El domingo, 3 de septiembre de 2023

 VIGÉSIMO SEGUNDO DOMINGO ORDINARIO

(Jeremías 20:7-9; Romanos 12:1-2; Mateo 16:21-27)

Según el modo común de pensar un profeta es alguien que prediga el futuro.  Pero también escuchamos cómo figuras como Martin Luther King, que no se conocen por haber predicho el porvenir sino por denunciar el pecado, también son profetas.  En el evangelio hoy vemos a Jesús haciendo ambas cosas. 

La Iglesia proporciona la primera lectura como enfoque para entender a Jesús como profeta.  Se puede decir que Jeremías es el profeta más conocido en el Antiguo Testamento.  Su libro es por mucho el más personal de todos los profetas.  En la lectura Jeremías le lamenta a Dios por la condición deplorable en que se encuentra.  Se ha agotado denunciando los pecados de Israel sin viendo el arrepentimiento.  De hecho, solo recibe la burla de la gente por sus esfuerzos para corregir sus faltas. 

Se encuentra a Jesús en el evangelio hoy en una situación semejante.  La gente ha rehusado poner fe en él.  Sus paisanos en Nazaret se escandalizaron a causa de él.  Y los fariseos lo desafían cada vez que puedan.  Sí, es cierto Simón Pedro le ha declarado “el Mesías, el Hijo de Dios”.  Pero ahora el mismo Pedro muestra poco entendimiento de lo que este oficio signifique.  Cuando Jesús, actuando como profeta, le informa que va a sufrir por ser Mesías, Pedro se lo opone abiertamente. 

Entonces Jesús se prueba como profeta en el segundo sentido de la palabra por reprochar a Pedro.  Le llama “Satanás”, el tentador que quiere desviar a la gente de hacer lo correcto. Además de haber predecir lo que le va a pasar, Jesús denuncia la presunción que se pueda llegar a la gloria sin experimentar la cruz.

Aquí hay una lección sobre la vida espiritual. Es siempre más que la paz y la harmonía.  Más bien incluye momentos de lucha.  Hay que dominar las pasiones que nos sofocaríamos con placeres.  Hay que disciplinarnos para superar las tentaciones para seguir otras metas transcendentes como la fama y el poder.  Finalmente, hay que levantarnos sobre los críticos, tanto amigos como enemigos, que nos desviarían del camino a la vida verdadera.

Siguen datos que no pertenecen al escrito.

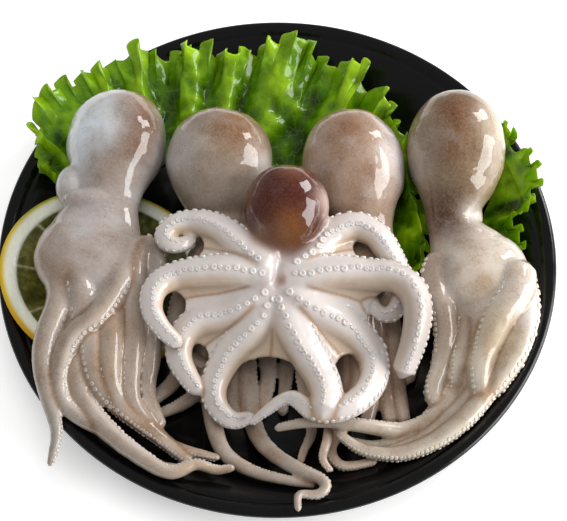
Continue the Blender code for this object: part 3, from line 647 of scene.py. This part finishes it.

En el evangelio Jesús, siempre el profeta perspicaz, propone el interrogante valioso: “¿De qué sirve a uno ganar el mundo entero, si pierde su vida?”  Por decir “la vida” aquí Jesús no tiene en mente la vida en la tierra que terminará con la muerte.  Más bien está refiriéndose a la vida con Dios que no terminará nunca.  Esta vida implica anhelos más profundos como la reunión con nuestros seres queridos ya muertos y la gloria que teníamos en la flor de la vida.  Jesús nos cuenta que hay solo un camino a esta vida, lo de juntarse con él como su discípulo.

Se había demostrado la lección acá a los papas nuevamente elegidos por más de cinco siglos con un ritual dramático.  Cuando el papa nuevamente elegido estaba siendo llevado de la sacristía de la Basílica de San Pedro al lugar de la coronación, se interrumpió la procesión tres veces.  Un monje llevando un brasero con ramas de lino ardiendo cada vez gritó en latín: “Sancte Pater, sic transit gloria mundi” que significa “Santo Padre, así pasa la gloria del mundo”.  Era una lección para todos.  El poder y la fama aún del papado no vale más que la tela ardiente si la persona pierde su alma, su vida.  Que no permitamos nada interferir con nuestro seguimiento de Jesús.  Solo él puede llevarnos a la vida. 

PARA LA REFLEXIÓN: ¿Qué cosas permites interferir con tu seguimiento de Jesús?